The BJP has probably accepted that a section of the upper class will not vote for them. However, it has reason to believe that the ‘non-elite’ middle class is still strongly on its side. Therefore, Modi does not miss a chance of taking a jibe at the Congress taking the middle class for granted, apparently expecting it to cough up for the costs of its fiscal profligacy through higher taxes.
Alongside, Arun Jaitley reminded all of how the National Democratic Alliance (NDA) government did not increase taxes in the last five years but reduced it, controlled inflation, yet managed to “transfer resources to the poor and create a robust middle-class”. It indicates further rationalisation of tax slabs to allow greater purchasing power in the hands of the middle class.
The essence of the manifesto, he said, is to deplete poverty to single digits in the next five years — and then, eventually eliminate it. Increase GDP share from manufacturing and doubling exports would contribute to making India the third largest economy of the world by 2030. The Indian economy is projected to touch $5 trillion by 2025 and $10 trillion by 2032 — taking India from a perpetually ‘developing nation’ to a developed nation by 2047.
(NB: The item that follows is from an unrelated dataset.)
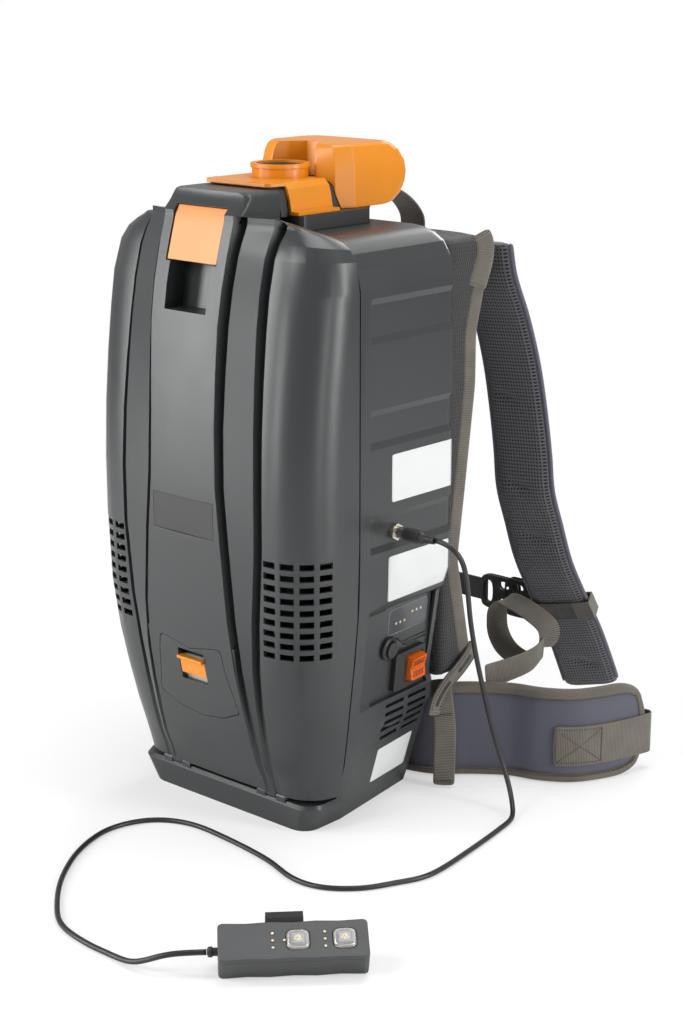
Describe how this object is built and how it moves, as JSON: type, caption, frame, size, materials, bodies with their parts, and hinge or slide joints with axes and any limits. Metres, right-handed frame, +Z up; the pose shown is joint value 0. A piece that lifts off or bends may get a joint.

Therefore, investments in infrastructure will be a major lever to boost the economy and raise living standards. A massive $1.44 trillion outlay is envisaged over the next five years, with proportionate money already ear-marked for this year. The emphasis on education and healthcare will continue unabated.
But the message as usual is sandwiched between the lines.
Both the spirit of the BJP manifesto and the tenor of Narendra Modi’s election speeches ooze a sense of self-assuredness that inspire confidence among the electorate.
Without being either boastful or apologetic of his government’s record of the past five years, he is managing to convince the people that he has been working in right earnest.
Although he may not have been able to deliver on all counts, he remains sincere about his commitments — and he deserves another term.